Breakups, fantasies and her most cutting lyrics: inside Taylor’s Swift’s The Tortured Poets Department Culture | The Guardian

What are the big takeaways from Swift’s new album? She’s refining her sound, confronting elements of her fanbase and done with romantic idealisation

Read Alexis Petridis’s four-star review of the album

Swift named an entire album after the concept of her reputation and has been engaging with public perceptions of her as far back as 2010’s Speak Now; songs such as Mean, Blank Space and the gothic half of Reputation lash out directly at critics. But she’s never openly condemned her listeners before her new album The Tortured Poets Department, in songs that constitute some of its most daring moments.
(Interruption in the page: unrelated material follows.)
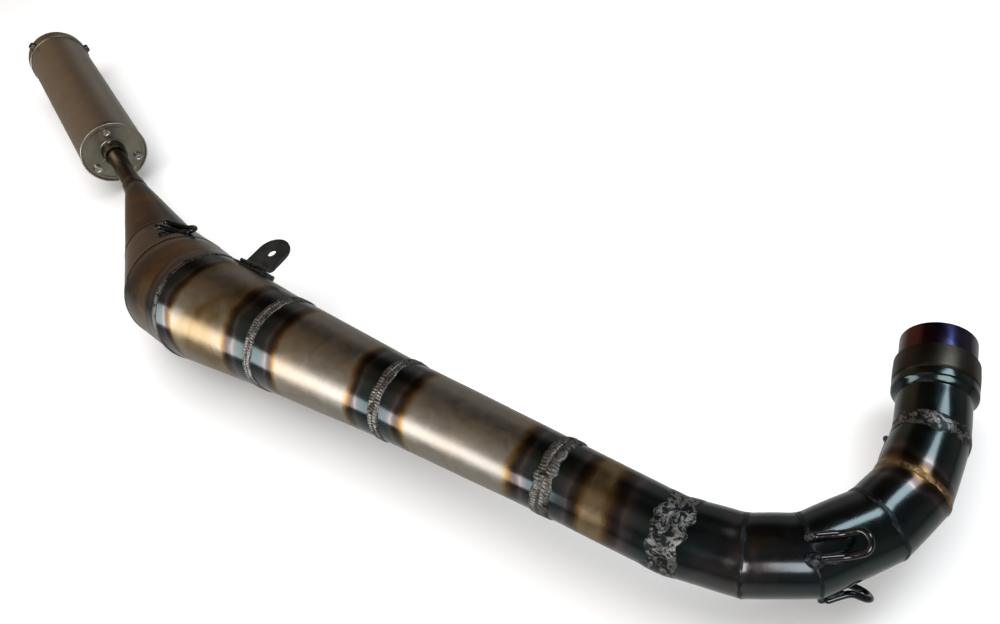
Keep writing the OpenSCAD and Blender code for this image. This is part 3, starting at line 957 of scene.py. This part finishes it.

Who’s Afraid of Little Old Me? feels like a deservedly bitter, barbed update of the cutesier and more cloying Anti-Hero that suggests Swift is the way she is because of the twisted culture she grew up in and had to contort herself to fit into: “You taught me, you caged me, and then you called me crazy,” she seethes, sounding quite high on the fearsome power commentators have ascribed to her.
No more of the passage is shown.